● Dataset extract:
::::::::

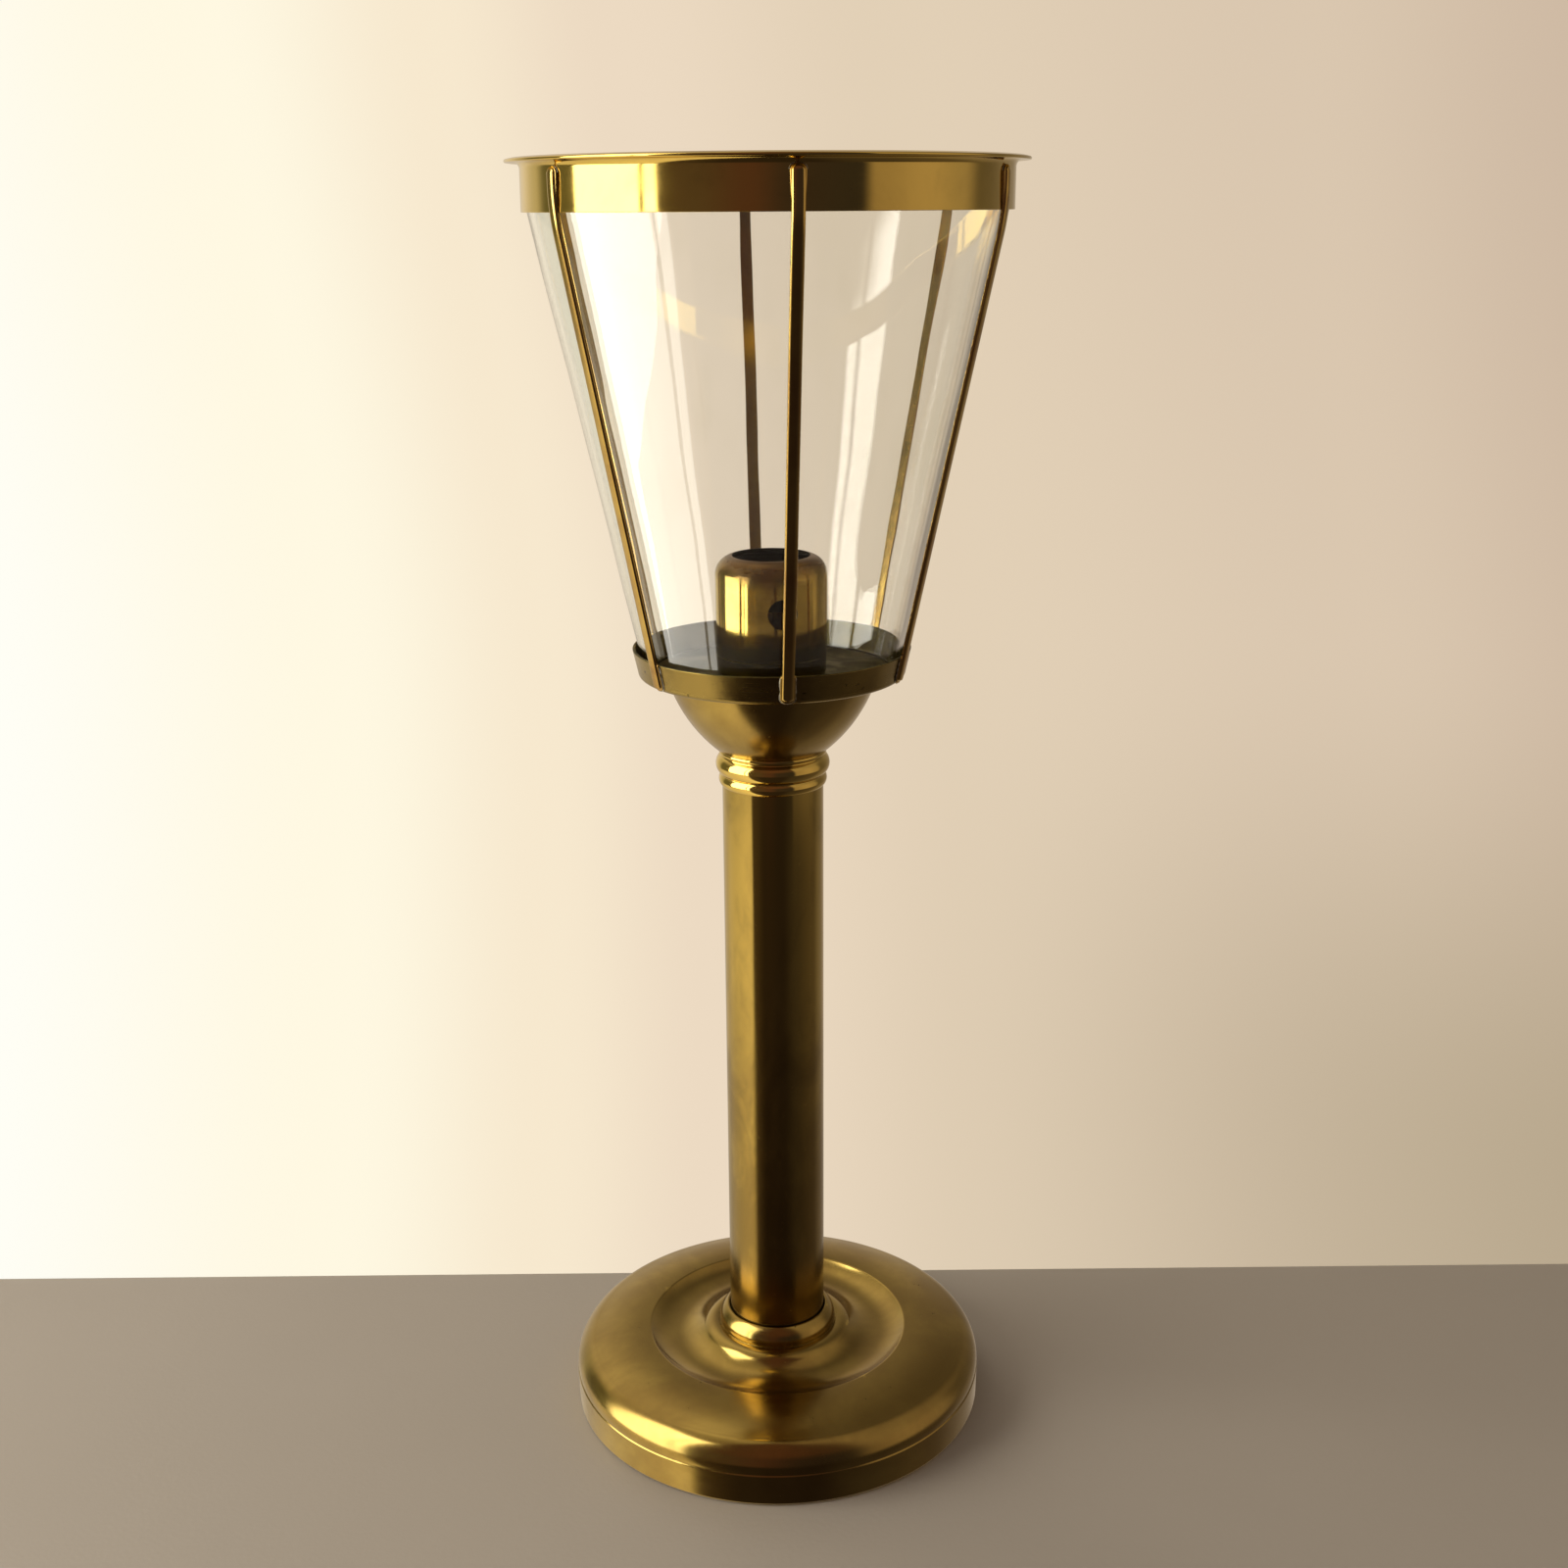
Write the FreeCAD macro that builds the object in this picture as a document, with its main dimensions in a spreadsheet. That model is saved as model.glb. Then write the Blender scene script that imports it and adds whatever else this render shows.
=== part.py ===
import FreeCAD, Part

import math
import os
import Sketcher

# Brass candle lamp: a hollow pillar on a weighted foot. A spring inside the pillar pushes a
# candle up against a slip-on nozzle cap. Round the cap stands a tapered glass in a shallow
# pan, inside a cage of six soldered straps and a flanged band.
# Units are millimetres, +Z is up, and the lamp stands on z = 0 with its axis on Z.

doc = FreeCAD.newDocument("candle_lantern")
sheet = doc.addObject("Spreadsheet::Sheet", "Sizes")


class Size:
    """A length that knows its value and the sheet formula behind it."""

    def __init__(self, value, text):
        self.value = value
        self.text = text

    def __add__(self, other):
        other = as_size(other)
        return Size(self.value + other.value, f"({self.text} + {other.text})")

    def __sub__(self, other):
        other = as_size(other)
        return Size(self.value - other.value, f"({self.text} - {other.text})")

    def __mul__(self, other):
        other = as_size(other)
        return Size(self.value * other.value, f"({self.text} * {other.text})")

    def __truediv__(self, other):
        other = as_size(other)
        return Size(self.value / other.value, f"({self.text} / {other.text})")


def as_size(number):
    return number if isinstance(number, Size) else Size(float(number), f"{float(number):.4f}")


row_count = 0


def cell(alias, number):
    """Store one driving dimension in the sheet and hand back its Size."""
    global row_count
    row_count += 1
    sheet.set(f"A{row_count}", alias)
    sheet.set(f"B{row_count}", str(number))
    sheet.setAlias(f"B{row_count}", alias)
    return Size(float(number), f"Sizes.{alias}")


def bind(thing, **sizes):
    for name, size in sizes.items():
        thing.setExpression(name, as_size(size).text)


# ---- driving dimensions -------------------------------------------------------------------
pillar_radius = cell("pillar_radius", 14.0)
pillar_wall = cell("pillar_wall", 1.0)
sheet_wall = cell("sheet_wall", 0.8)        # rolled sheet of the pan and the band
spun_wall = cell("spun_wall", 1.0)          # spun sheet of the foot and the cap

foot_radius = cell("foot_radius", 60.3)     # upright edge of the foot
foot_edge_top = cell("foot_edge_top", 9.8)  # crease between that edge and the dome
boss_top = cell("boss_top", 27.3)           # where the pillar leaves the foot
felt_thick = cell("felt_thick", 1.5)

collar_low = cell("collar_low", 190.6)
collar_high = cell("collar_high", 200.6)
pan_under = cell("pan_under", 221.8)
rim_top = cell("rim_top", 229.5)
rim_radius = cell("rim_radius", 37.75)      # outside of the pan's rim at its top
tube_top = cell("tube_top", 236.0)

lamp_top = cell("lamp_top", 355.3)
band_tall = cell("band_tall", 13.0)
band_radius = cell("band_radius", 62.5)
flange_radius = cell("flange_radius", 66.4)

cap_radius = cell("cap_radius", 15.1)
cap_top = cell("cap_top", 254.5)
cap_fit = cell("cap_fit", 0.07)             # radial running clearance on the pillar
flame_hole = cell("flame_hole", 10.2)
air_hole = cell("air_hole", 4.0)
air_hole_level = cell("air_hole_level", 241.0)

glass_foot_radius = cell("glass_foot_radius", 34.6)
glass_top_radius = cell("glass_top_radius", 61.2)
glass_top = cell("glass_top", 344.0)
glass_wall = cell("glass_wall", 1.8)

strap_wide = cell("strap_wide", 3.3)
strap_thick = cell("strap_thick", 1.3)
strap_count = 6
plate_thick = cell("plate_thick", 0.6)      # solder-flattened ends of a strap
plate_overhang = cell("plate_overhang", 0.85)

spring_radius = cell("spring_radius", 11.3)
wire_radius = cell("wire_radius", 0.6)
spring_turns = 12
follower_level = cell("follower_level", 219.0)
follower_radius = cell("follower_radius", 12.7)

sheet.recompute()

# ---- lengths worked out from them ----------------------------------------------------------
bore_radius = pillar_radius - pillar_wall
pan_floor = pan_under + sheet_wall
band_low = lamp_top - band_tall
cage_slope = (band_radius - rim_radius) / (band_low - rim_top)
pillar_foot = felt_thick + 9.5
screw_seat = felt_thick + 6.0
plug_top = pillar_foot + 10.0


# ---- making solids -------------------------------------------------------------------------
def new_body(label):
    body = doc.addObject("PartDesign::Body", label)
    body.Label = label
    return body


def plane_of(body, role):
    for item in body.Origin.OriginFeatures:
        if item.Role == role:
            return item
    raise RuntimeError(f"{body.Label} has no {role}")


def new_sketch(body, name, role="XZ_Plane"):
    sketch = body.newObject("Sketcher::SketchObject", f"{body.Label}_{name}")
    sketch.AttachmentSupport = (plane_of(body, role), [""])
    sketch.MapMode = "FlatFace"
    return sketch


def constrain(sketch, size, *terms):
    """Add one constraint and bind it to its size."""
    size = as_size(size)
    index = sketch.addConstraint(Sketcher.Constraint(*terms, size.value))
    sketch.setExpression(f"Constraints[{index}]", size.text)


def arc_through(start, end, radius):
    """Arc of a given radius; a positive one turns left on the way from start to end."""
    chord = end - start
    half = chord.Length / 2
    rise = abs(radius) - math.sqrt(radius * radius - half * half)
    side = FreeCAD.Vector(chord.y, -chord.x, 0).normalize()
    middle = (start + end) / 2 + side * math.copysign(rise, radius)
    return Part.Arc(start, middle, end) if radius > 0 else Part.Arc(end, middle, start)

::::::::

● What is needed:
Extract the full listing above without altering anything.

● Full response:
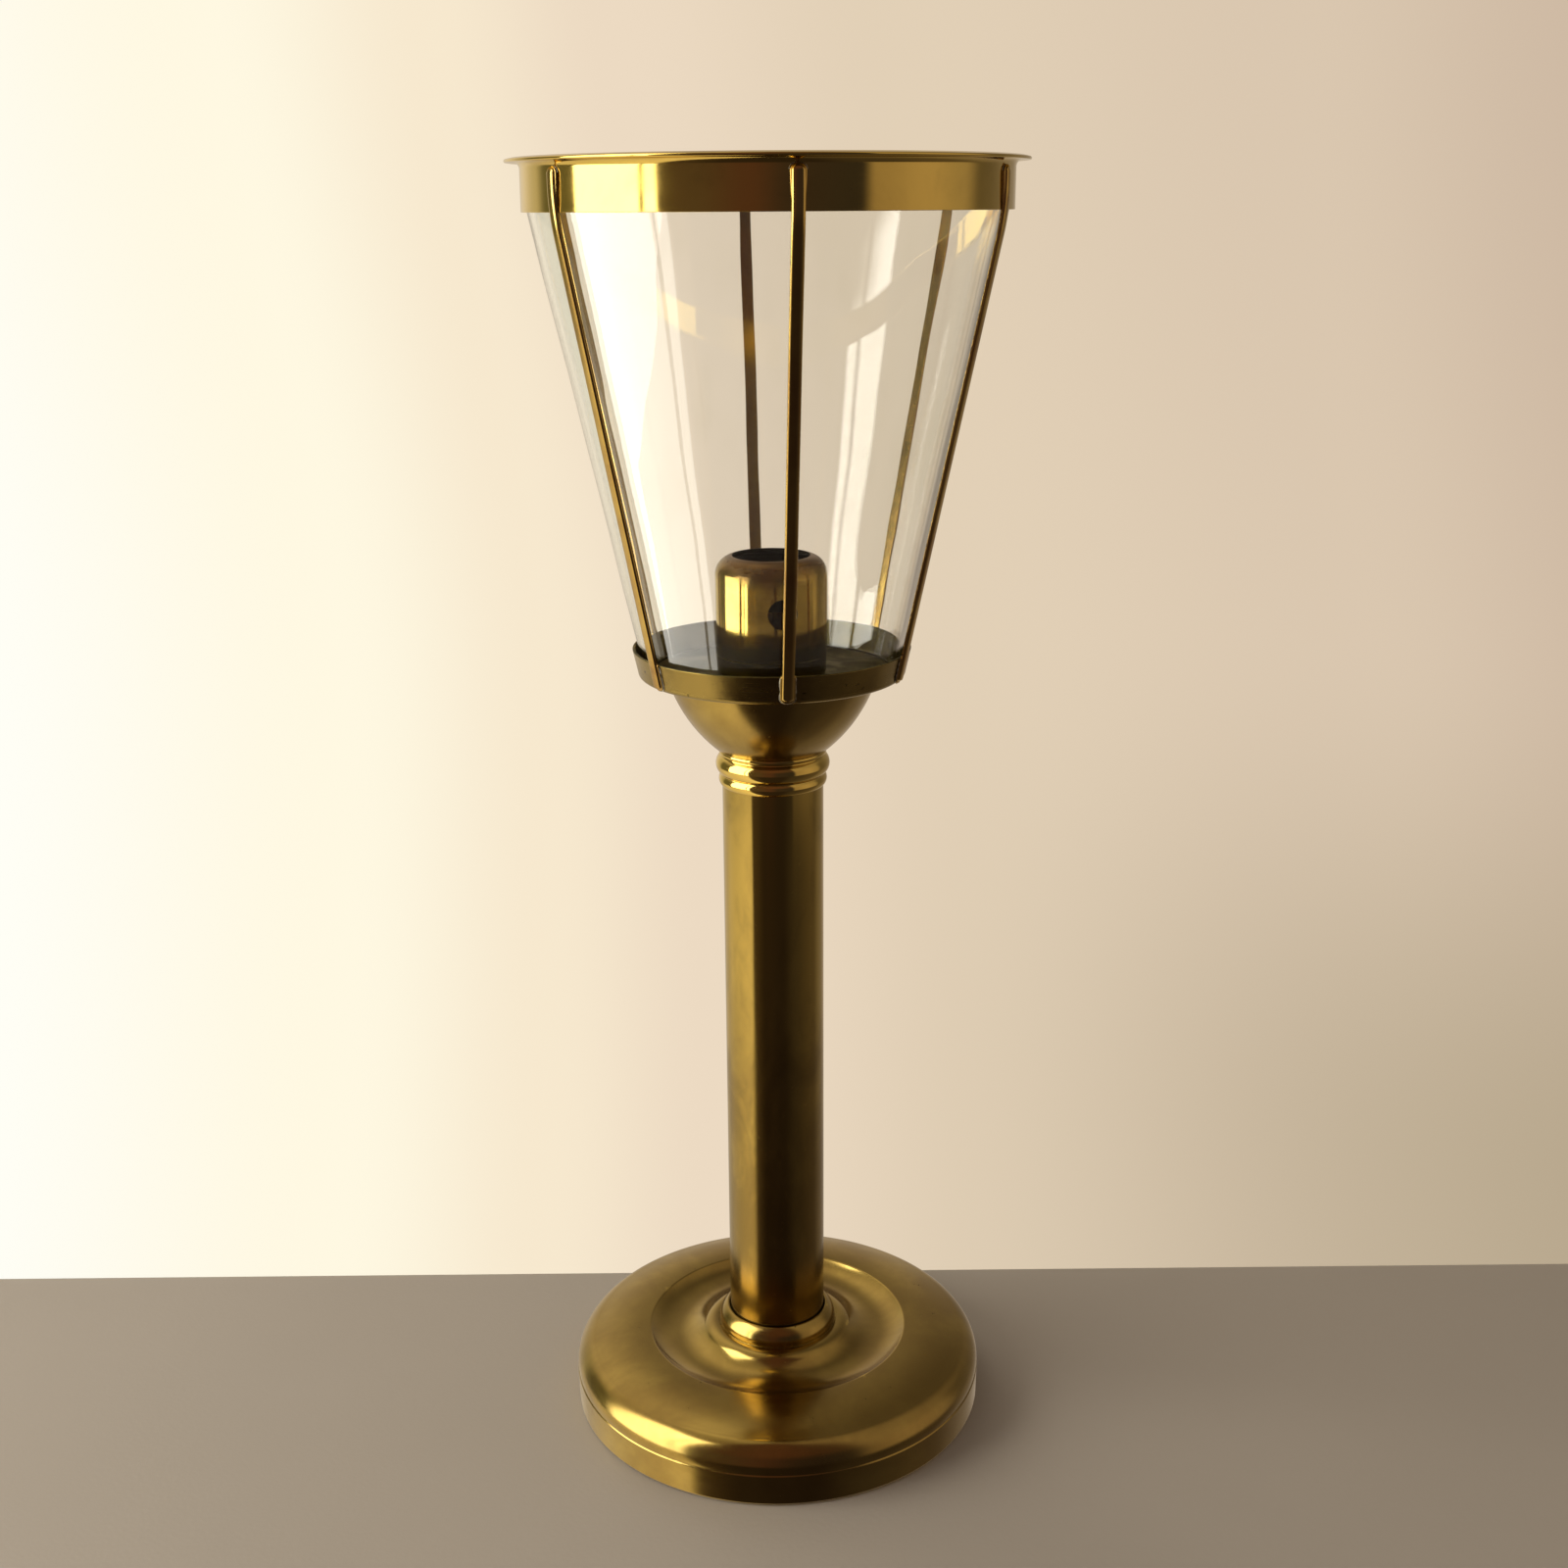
Write the FreeCAD macro that builds the object in this picture as a document, with its main dimensions in a spreadsheet. That model is saved as model.glb. Then write the Blender scene script that imports it and adds whatever else this render shows.
=== part.py ===
import FreeCAD, Part

import math
import os
import Sketcher

# Brass candle lamp: a hollow pillar on a weighted foot. A spring inside the pillar pushes a
# candle up against a slip-on nozzle cap. Round the cap stands a tapered glass in a shallow
# pan, inside a cage of six soldered straps and a flanged band.
# Units are millimetres, +Z is up, and the lamp stands on z = 0 with its axis on Z.

doc = FreeCAD.newDocument("candle_lantern")
sheet = doc.addObject("Spreadsheet::Sheet", "Sizes")


class Size:
    """A length that knows its value and the sheet formula behind it."""

    def __init__(self, value, text):
        self.value = value
        self.text = text

    def __add__(self, other):
        other = as_size(other)
        return Size(self.value + other.value, f"({self.text} + {other.text})")

    def __sub__(self, other):
        other = as_size(other)
        return Size(self.value - other.value, f"({self.text} - {other.text})")

    def __mul__(self, other):
        other = as_size(other)
        return Size(self.value * other.value, f"({self.text} * {other.text})")

    def __truediv__(self, other):
        other = as_size(other)
        return Size(self.value / other.value, f"({self.text} / {other.text})")


def as_size(number):
    return number if isinstance(number, Size) else Size(float(number), f"{float(number):.4f}")


row_count = 0


def cell(alias, number):
    """Store one driving dimension in the sheet and hand back its Size."""
    global row_count
    row_count += 1
    sheet.set(f"A{row_count}", alias)
    sheet.set(f"B{row_count}", str(number))
    sheet.setAlias(f"B{row_count}", alias)
    return Size(float(number), f"Sizes.{alias}")


def bind(thing, **sizes):
    for name, size in sizes.items():
        thing.setExpression(name, as_size(size).text)


# ---- driving dimensions -------------------------------------------------------------------
pillar_radius = cell("pillar_radius", 14.0)
pillar_wall = cell("pillar_wall", 1.0)
sheet_wall = cell("sheet_wall", 0.8)        # rolled sheet of the pan and the band
spun_wall = cell("spun_wall", 1.0)          # spun sheet of the foot and the cap

foot_radius = cell("foot_radius", 60.3)     # upright edge of the foot
foot_edge_top = cell("foot_edge_top", 9.8)  # crease between that edge and the dome
boss_top = cell("boss_top", 27.3)           # where the pillar leaves the foot
felt_thick = cell("felt_thick", 1.5)

collar_low = cell("collar_low", 190.6)
collar_high = cell("collar_high", 200.6)
pan_under = cell("pan_under", 221.8)
rim_top = cell("rim_top", 229.5)
rim_radius = cell("rim_radius", 37.75)      # outside of the pan's rim at its top
tube_top = cell("tube_top", 236.0)

lamp_top = cell("lamp_top", 355.3)
band_tall = cell("band_tall", 13.0)
band_radius = cell("band_radius", 62.5)
flange_radius = cell("flange_radius", 66.4)

cap_radius = cell("cap_radius", 15.1)
cap_top = cell("cap_top", 254.5)
cap_fit = cell("cap_fit", 0.07)             # radial running clearance on the pillar
flame_hole = cell("flame_hole", 10.2)
air_hole = cell("air_hole", 4.0)
air_hole_level = cell("air_hole_level", 241.0)

glass_foot_radius = cell("glass_foot_radius", 34.6)
glass_top_radius = cell("glass_top_radius", 61.2)
glass_top = cell("glass_top", 344.0)
glass_wall = cell("glass_wall", 1.8)

strap_wide = cell("strap_wide", 3.3)
strap_thick = cell("strap_thick", 1.3)
strap_count = 6
plate_thick = cell("plate_thick", 0.6)      # solder-flattened ends of a strap
plate_overhang = cell("plate_overhang", 0.85)

spring_radius = cell("spring_radius", 11.3)
wire_radius = cell("wire_radius", 0.6)
spring_turns = 12
follower_level = cell("follower_level", 219.0)
follower_radius = cell("follower_radius", 12.7)

sheet.recompute()

# ---- lengths worked out from them ----------------------------------------------------------
bore_radius = pillar_radius - pillar_wall
pan_floor = pan_under + sheet_wall
band_low = lamp_top - band_tall
cage_slope = (band_radius - rim_radius) / (band_low - rim_top)
pillar_foot = felt_thick + 9.5
screw_seat = felt_thick + 6.0
plug_top = pillar_foot + 10.0


# ---- making solids -------------------------------------------------------------------------
def new_body(label):
    body = doc.addObject("PartDesign::Body", label)
    body.Label = label
    return body


def plane_of(body, role):
    for item in body.Origin.OriginFeatures:
        if item.Role == role:
            return item
    raise RuntimeError(f"{body.Label} has no {role}")


def new_sketch(body, name, role="XZ_Plane"):
    sketch = body.newObject("Sketcher::SketchObject", f"{body.Label}_{name}")
    sketch.AttachmentSupport = (plane_of(body, role), [""])
    sketch.MapMode = "FlatFace"
    return sketch


def constrain(sketch, size, *terms):
    """Add one constraint and bind it to its size."""
    size = as_size(size)
    index = sketch.addConstraint(Sketcher.Constraint(*terms, size.value))
    sketch.setExpression(f"Constraints[{index}]", size.text)


def arc_through(start, end, radius):
    """Arc of a given radius; a positive one turns left on the way from start to end."""
    chord = end - start
    half = chord.Length / 2
    rise = abs(radius) - math.sqrt(radius * radius - half * half)
    side = FreeCAD.Vector(chord.y, -chord.x, 0).normalize()
    middle = (start + end) / 2 + side * math.copysign(rise, radius)
    return Part.Arc(start, middle, end) if radius > 0 else Part.Arc(end, middle, start)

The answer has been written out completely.